A luglio inizieremo la costruzione del nuovo acquedotto dalle colline, che porterà acqua dolce da un vecchio pozzo alle campagne, e al villaggio. L’acqua servirà due villaggi: il nostro, e Source-a-Filip, di mille e cento abitanti, che è totalmente a secco. Compatibilmente con la falda, irrigheremo una prima parte di terre fertili, diciamo cinque ettari, che recinteremo per la coltivazione intensiva di Moringa

(https://en.m.wikipedia.org/wiki/Moringa_oleifera  pianta c.d. miracolosa, merita un’occhiata). Questa coltivazione godrà del supporto dei prof. Alberto Schiraldi e Alberto Spada dell’Università di Milano. Con la Moringa alimenteremo un primo pack comunitario di due o trecento capre. Se tutto funziona come deve, con l’inizio del 2019 l’allevamento inizierà a produrre un importante cash flow.

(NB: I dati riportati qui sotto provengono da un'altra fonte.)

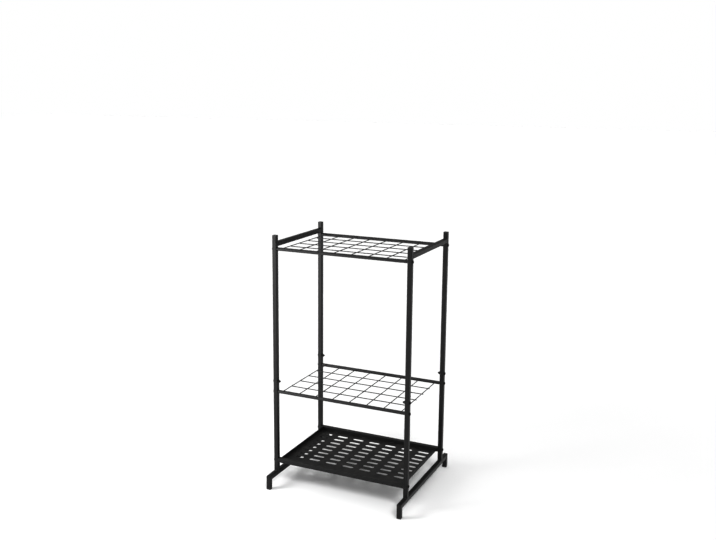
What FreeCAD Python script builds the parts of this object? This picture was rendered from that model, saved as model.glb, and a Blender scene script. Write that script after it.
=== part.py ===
# Freestanding garden tool rack, in millimetres.
# Four square posts stand on two foot bars. Two wire grids between the posts keep long handles apart,
# and a slotted tray carries their lower ends. +X is the rack's right, +Y its rear and +Z up. The
# origin is on the floor, under the middle of the rack.
import FreeCAD, Part
import math
import os

import Sketcher

doc = FreeCAD.newDocument("GardenToolRack")

# Driving dimensions
SIZES = (
    ("tube_side", 16, "outer side of the square tubes"),
    ("tube_wall", 1.2, "wall of the square tubes"),
    ("tube_corner", 1.8, "outer corner radius of the square tubes"),
    ("least_corner", 0.3, "smallest corner radius inside a tube"),
    ("post_spacing_x", 515, "left posts to right posts, between centres"),
    ("post_spacing_y", 351, "front posts to rear posts, between centres"),
    ("leg_height", 36, "underside of the foot bars above the floor"),
    ("foot_reach", 57.5, "foot bars past the posts, front and rear"),
    ("tray_rise", 33, "underside of the tray above the foot bars"),
    ("joint_height", 414, "top of the lower posts above the floor"),
    ("joint_gap", 0.4, "slit between the lower and upper posts"),
    ("joint_bolt_drop", 17, "joint bolts below the top of the lower posts"),
    ("mid_rail_drop", 39, "axis of the middle grid's rails below the joint bolts"),
    ("top_rail_height", 887, "axis of the top grid's rails above the floor"),
    ("top_bar_rise", 9, "underside of the top bars above that axis"),
    ("post_end", 22, "upper posts past the top bars"),
    ("sleeve_rise", 38, "sleeves above the top of the lower posts"),
    ("sleeve_drop", 25, "sleeves below the joint bolts"),
    ("sleeve_wall", 1.2, "wall of the sleeves"),
    ("rail_diameter", 12, "outer diameter of the grid rails"),
    ("rail_wall", 1.0, "wall of the grid rails"),
    ("wire_diameter", 3, "grid wire"),
    ("cross_wires", 8, "wires that run front to rear, in each grid"),
    ("cross_wire_margin", 17.1, "outermost of them to the posts"),
    ("long_wires", 4, "wires that run side to side, in each grid"),
    ("long_wire_margin", 75.9, "outermost of them to the rails' axes"),
    ("wire_overhang", 3, "side to side wires past the outermost crossing"),
    ("tray_side_gap", 6.5, "tray to the posts at its sides"),
    ("tray_sheet", 1.5, "thickness of the tray floor and edge strips"),
    ("tray_edge", 16, "height of the edge strips"),
    ("slot_length", 43, "tray slots, end to end"),
    ("slot_width", 14, "width of the tray slots"),
    ("slot_columns", 7, "slots in a row"),
    ("slot_rows", 8, "rows of slots"),
    ("slot_side_margin", 15.4, "outermost slots to the edge strips"),
    ("slot_front_margin", 55, "frontmost slots to the front rail"),
    ("slot_rear_margin", 27, "rearmost slots to the rear rail"),
    ("bolt_diameter", 6, "bolt shanks"),
    ("bolt_clearance", 0.2, "clearance round the bolts in the tube walls, each side"),
    ("head_diameter", 11, "bolt heads"),
    ("head_height", 4, "height of the bolt heads"),
    ("head_rim", 2, "height of the rim under the domed top"),
    ("socket_width", 4, "hexagon socket, across its flats"),
    ("socket_depth", 1.8, "depth of the hexagon sockets"),
    ("thread_reach", 14, "bolts into the inserts"),
    ("insert_length", 20, "threaded inserts in the rails"),
    ("nut_width", 10, "nuts, across their flats"),
    ("nut_height", 5, "height of the nuts"),
    ("bolt_end", 4.5, "joint bolts past their nuts"),
    ("fit_gap", 0.05, "clearance of what is pressed or screwed in, each side"),
    ("plug_head", 2.4, "thickness of the plug heads on the posts"),
    ("cap_head", 5, "thickness of the cap heads under the legs"),
    ("plug_depth", 12, "plugs and caps inside the tubes"),
    ("plug_round", 1.2, "rounding of the plug and cap heads"),
)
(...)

In attesa di nuovi finanziamenti, ci giochiamo tutto su questo progetto, che utilizzerà quasi tutte le risorse oggi esistenti, al netto dei fondi per pagare il medico, le medicine, gli stipendi, gli imprevisti.

Alziamo lo sguardo oltre questo progetto. Sul tema acqua i progetti già studiati e approvati sono quasi dieci. Acqua dolce che scende, acqua salmastra che risale, cisterne, abbeveratoi, reti di distribuzione. C’è bisogno. C’è urgenza. Se Dio vuole, presto faremo tutto.

La Pedrollo Spa ha donato altre quattro pompe, che saranno consegnate fra circa un mese. I progetti inizieranno man mano che avremo la copertura economica. Le popolazioni interessate ci pressano, noi promettiamo di arrivare, chiediamo ancora pazienza.

Questa estate sono iniziate le prime visite di amici. È con noi una brava volontaria UK, neolaureata in medicina, di nome Freyia Miller. Entro qualche mese credo che verranno qui, se Dio vuole: Roberto Alessandrini, Maurizio Pino, Marco Martegiani, spero Alessandra Gabrielli, forse altri.

Passate le recenti turbolenze, la mia presenza a Haiti spero torni ad essere più programmabile e regolare. Dovrò sempre assicurare momenti di presenza a Roma. Comunque sarò di nuovo più regolarmente presente alla Gonave. Per i prossimi mesi, sarò a Haiti: luglio, poi dal 15.9 a fine ottobre, poi da Natale a fine gennaio.